Nonetheless, the beatings by Mrs. Bellmont (the “tyrant” and “plague”) continued. At one point, Harriet dared to respond to a command to work by saying “I am sick,” at which Mrs. Bellmont “suddenly inflicted a blow which lay the tottering girl prostrate on the floor. Excited by so much indulgence of a dangerous passion, she seemed left to unrestrained malice; and snatching a towel, stuffed the mouth of the sufferer, and beat her cruelly.”

Thus, after James’s death and Jack’s departure, Harriet decided to leave the Bellmonts immediately upon reaching age eighteen, the age at which she concluded her servitude. However, she was repeatedly ill in subsequent years due to the prior abuse, and was further victimized by an alleged former slave who, after marrying her and fathering her child, left her, never to return. Harriet was reduced to the expedient of writing about her ghastly experiences in order to earn money for herself and her child. Her son died soon after the novel was published, and she moved to Boston, where the last Boston Directory listing for her appeared in 1863. Virtually nothing is know n about the remainder of her life.

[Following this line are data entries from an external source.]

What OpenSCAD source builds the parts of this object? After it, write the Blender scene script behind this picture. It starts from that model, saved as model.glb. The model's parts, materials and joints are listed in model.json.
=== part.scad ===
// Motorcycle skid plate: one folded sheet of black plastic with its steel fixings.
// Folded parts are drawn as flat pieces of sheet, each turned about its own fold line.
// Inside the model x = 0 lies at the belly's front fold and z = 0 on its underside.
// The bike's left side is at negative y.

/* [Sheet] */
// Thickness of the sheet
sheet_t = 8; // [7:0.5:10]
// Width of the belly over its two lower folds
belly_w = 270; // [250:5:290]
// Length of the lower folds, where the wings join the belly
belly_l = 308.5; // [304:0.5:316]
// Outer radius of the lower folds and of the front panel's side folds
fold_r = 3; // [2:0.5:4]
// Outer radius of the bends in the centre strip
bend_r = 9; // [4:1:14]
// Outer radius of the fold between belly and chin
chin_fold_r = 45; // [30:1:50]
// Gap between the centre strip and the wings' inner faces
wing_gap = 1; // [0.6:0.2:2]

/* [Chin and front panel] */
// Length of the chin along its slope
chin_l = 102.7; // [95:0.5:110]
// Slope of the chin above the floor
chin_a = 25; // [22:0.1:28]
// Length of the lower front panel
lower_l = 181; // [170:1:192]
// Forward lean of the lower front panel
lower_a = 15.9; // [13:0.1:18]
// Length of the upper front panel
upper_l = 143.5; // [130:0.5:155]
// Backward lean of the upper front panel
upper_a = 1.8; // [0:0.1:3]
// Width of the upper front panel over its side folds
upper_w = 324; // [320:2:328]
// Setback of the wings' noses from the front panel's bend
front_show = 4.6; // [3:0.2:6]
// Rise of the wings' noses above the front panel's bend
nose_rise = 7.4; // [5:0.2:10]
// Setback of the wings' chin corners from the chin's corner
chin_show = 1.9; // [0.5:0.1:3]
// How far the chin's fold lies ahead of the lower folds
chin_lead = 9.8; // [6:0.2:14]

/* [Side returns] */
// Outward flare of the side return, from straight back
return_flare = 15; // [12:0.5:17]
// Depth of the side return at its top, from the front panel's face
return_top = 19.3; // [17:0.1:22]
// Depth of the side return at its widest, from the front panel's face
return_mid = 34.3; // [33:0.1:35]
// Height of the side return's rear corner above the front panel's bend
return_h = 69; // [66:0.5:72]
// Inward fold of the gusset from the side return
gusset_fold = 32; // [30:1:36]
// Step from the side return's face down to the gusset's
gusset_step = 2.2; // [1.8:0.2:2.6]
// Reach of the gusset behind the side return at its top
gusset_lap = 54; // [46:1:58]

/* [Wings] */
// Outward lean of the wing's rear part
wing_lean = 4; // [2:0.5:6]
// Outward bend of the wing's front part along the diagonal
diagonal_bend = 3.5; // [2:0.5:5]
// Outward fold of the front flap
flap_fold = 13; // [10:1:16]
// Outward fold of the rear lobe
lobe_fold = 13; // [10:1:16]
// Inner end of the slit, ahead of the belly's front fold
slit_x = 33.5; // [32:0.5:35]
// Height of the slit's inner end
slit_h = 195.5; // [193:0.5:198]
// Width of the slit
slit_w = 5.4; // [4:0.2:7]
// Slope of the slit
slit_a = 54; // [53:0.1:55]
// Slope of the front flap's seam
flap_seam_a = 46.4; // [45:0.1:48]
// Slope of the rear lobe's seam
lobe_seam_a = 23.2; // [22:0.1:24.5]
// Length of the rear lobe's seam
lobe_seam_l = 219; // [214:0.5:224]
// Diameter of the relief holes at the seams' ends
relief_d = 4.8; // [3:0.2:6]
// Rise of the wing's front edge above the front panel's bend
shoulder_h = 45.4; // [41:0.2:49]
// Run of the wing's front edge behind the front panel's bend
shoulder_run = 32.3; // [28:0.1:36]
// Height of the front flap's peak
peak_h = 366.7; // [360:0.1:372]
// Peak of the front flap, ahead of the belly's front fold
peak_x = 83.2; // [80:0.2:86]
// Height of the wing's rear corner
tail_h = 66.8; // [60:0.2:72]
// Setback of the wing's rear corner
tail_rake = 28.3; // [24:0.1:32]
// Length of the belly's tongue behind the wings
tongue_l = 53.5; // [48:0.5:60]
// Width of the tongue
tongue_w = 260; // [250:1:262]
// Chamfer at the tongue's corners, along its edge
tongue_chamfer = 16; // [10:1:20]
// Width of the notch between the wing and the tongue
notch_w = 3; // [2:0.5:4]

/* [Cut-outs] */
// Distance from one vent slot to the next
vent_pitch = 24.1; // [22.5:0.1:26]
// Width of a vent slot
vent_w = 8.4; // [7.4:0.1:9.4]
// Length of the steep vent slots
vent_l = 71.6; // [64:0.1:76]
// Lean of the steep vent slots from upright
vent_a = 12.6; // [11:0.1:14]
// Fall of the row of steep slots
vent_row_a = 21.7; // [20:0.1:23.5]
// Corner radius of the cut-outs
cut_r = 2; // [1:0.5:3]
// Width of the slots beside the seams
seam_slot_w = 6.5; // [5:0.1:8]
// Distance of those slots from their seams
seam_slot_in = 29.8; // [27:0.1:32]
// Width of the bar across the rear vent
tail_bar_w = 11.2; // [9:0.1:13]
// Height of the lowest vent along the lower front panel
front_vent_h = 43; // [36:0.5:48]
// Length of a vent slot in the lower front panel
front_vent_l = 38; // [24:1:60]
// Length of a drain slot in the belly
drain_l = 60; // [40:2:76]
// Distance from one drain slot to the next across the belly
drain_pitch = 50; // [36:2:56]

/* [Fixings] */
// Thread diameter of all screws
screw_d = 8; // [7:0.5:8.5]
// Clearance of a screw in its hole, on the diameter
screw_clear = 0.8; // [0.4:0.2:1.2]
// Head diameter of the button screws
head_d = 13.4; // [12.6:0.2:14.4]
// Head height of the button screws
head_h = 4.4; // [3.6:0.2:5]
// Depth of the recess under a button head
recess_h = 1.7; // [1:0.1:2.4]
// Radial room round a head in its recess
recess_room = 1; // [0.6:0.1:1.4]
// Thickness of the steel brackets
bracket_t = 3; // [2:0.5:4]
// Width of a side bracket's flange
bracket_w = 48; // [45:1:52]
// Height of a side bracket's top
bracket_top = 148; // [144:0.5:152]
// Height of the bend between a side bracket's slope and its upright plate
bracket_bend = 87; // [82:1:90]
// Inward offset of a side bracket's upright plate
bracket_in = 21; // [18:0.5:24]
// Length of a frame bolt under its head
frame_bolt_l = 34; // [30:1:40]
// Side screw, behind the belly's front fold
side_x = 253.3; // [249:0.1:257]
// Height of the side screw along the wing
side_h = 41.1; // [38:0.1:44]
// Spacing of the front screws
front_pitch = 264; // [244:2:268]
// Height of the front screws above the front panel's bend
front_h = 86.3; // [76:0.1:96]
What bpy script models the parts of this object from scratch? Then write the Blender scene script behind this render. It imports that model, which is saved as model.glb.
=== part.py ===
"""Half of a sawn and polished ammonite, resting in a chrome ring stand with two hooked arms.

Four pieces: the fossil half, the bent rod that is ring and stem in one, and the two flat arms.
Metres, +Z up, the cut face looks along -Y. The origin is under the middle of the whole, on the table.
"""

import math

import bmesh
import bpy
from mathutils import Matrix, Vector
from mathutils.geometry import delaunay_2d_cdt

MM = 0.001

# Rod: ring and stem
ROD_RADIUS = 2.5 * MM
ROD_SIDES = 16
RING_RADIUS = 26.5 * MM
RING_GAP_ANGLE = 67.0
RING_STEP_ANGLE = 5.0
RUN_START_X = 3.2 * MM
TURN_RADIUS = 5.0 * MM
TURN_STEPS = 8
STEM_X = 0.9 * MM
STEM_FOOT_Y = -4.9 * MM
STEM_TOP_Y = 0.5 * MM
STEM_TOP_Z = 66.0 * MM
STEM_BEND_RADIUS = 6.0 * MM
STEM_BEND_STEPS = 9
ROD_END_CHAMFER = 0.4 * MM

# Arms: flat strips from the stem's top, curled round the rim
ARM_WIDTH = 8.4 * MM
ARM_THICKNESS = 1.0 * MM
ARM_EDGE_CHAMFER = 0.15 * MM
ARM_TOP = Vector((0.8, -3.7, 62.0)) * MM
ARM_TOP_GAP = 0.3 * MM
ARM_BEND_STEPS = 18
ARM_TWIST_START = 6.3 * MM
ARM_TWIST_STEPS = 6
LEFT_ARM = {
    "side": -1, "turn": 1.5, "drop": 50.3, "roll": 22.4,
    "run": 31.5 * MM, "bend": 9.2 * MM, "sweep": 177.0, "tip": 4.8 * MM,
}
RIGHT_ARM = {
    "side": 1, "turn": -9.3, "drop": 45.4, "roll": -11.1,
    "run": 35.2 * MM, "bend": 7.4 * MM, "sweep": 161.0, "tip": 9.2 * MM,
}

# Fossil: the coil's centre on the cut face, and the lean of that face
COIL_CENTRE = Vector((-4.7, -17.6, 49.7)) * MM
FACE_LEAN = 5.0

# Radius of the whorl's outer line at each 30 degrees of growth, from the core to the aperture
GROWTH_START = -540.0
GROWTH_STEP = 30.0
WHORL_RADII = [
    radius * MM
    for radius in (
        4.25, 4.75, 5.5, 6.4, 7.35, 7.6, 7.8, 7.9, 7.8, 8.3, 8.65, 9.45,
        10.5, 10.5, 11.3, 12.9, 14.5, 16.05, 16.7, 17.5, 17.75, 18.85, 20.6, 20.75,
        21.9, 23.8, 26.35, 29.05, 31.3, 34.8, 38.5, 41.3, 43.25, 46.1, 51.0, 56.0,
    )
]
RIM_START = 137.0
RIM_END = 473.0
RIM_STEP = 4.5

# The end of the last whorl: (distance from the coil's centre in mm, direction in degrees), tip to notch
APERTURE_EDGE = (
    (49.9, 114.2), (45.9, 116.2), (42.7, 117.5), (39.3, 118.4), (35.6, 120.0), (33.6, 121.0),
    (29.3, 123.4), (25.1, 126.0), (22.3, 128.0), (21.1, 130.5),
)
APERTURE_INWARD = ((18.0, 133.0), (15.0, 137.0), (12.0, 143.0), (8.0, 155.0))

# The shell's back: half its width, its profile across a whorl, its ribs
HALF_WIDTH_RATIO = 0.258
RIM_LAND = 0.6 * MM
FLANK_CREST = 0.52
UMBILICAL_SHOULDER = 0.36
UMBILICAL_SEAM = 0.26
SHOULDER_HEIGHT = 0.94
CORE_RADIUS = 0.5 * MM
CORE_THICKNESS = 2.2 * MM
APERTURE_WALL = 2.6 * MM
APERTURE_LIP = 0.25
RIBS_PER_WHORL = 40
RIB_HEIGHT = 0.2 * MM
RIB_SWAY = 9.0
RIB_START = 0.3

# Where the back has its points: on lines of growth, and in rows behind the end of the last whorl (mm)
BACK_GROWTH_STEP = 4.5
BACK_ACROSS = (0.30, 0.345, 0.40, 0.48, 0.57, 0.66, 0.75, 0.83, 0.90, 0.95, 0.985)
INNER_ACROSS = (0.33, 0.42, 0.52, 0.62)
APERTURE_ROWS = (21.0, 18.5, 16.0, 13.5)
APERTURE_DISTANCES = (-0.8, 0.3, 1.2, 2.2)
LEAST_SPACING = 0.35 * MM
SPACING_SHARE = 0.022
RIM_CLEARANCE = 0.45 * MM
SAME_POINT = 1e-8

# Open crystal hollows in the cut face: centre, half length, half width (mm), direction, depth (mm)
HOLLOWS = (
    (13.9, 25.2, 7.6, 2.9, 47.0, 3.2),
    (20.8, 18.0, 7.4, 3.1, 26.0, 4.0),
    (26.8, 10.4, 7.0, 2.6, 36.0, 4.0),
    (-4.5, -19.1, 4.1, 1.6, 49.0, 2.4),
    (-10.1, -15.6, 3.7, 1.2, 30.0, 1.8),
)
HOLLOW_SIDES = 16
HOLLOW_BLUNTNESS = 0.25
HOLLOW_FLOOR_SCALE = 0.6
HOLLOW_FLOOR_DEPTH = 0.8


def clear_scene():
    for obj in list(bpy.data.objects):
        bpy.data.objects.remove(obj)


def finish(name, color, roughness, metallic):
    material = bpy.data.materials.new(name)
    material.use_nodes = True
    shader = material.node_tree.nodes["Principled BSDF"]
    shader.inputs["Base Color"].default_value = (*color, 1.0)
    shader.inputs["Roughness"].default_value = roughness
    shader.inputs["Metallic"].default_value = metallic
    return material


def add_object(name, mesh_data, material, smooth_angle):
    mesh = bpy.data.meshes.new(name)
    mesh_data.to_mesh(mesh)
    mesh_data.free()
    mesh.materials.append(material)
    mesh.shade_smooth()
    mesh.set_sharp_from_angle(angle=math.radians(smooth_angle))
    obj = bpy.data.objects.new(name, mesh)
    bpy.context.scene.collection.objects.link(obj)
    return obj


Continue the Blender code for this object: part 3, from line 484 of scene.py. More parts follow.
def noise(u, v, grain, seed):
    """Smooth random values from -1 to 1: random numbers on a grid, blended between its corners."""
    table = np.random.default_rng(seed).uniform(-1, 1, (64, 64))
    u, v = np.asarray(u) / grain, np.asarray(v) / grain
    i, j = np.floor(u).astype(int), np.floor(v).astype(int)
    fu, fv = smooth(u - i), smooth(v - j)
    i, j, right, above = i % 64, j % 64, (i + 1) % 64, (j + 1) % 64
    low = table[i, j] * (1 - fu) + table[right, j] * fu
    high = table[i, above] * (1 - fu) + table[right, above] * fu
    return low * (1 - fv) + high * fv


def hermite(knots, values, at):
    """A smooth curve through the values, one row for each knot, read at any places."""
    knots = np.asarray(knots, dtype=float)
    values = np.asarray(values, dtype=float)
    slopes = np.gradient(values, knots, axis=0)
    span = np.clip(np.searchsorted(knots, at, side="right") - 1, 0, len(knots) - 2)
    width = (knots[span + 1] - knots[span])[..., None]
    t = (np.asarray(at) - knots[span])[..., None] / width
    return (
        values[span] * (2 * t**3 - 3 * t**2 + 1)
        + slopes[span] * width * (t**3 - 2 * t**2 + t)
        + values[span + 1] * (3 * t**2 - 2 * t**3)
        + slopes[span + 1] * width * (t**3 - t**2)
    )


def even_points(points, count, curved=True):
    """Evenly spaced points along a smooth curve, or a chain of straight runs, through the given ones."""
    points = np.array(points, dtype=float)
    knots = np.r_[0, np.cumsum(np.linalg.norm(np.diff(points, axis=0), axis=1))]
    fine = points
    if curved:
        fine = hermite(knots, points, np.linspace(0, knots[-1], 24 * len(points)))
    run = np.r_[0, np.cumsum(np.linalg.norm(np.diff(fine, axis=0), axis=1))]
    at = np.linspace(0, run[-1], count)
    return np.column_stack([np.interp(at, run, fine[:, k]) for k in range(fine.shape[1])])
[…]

Although she produced only one literary work, and despite virtually all knowledge of that novel being lost until Henry Louis Gates, Jr., unearthed it in the early 1980’s, Harriet E. Wilson is a very important author for a number of reasons. One is that Our Nig is the first novel by an African American woman, antedating the earliest previously known such work by some thirty-five years. Gates himself has stated that Wilson “invented her own plot structure” and “in this important way . . . inaugurates the Afro-American literary tradition in a manner more fundamental than did . . . the two black Americans who published complete novels before her.” Also, authors such as Ralph Ellison and Alice Walker have testified to the novel’s enormous significance, Walker stating that it presents “heretofore unexamined experience, a whole new layer of time and existence in American life and literature.”

Such uniqueness helps to explain the novel’s quick disappearance in 1859, too. As an indictment of northern slavery, the book was ignored by most abolitionists (despite the abolitionist publisher), and its frank, positive presentation of the interracial marriage of Harriet’s mother and father doubtless also contributed to the quick demise. Likely even greater reason for the novel’s poor distribution (it was only one small printing in 1859) and poor reception is the fact that the it broadly indicts the American capitalistic system, in its delineation of economic power and lack thereof, as the defining cruelty, not just of slavery, but also of class-based life among white Americans. Harriet’s mother is driven to an interracial marriage by the sexual exploitation of an economically privileged white male, and only the black man’s kindness prevents her starvation. Similarly, the callousness of Mrs. Bellmont is explicitly tied to her avariciousness and social condescension, evident in her attempt to force one daughter to marry for money only, as well as her attempt to disrupt Jack’s marriage to a working-class woman.

Such a portrait of economic-based cruelty in America at a depth beyond antislavery polemics, particularly by a mixed-race woman whose acerbic wit powerfully satirizes the status quo, doubtless won the novel few admirers among its primarily middle-class, white, northern readership. Further, its unique combination of autobiographical details and sentimental novelistic conventions probably confused many readers. Since its unearthing in 1983, however, Wilson’s autobiographical novel has been deservedly recognized as a tremendously important literary achievement.

Bibliography

Breau, Elizabeth. “Identifying Satire: Our Nig.” Callaloo 16, no. 2 (Spring, 1993). This formalistic essay contends that Gates understates the novel’s satiric richness and overstates its sentimental imitativeness.

Ernets, John. “Economics of Identity: Harriet E. Wilson’s Our Nig.” PMLA 109, no. 3 (May, 1994). This Marxist analysis examines economic exploitation and empowerment in the novel.

Gardner, Eric. “‘This Attempt of Their Sister’: Harriet Wilson’s Our Nig from Printer to Reader.” New England Quarterly 66, no. 2 (June, 1993). This reader-response analysis analyzes the novel’s readers to explain the book’s lack of popularity at the time it appeared.

Paratofiorito, Ellen. “‘To Demand Your Sympathy and Your Aid’: Our Nig and the Problem of No Audience.” Journal of American and Comparative Cultures 24, no. 1/2 (2001). An analysis of the contemporary reception of Our Nig.

West, Elizabeth J. “Reworking the Conversion Narrative: Race and Christianity in Our Nig.” MELUS 24, no. 2 (1999). Analyzes the role of Christianity in determining Wilson’s depictions of womanhood and domesticity.

White, Barbara A. “Our Nig and the She-Devil: New Information About Harriet Wilson and the ‘Bellmont’ Family,” American Literature 65, no. 1 (March, 1993). Biographical essay, which identifies the “Bellmonts” as the Nehemiah Hayward family.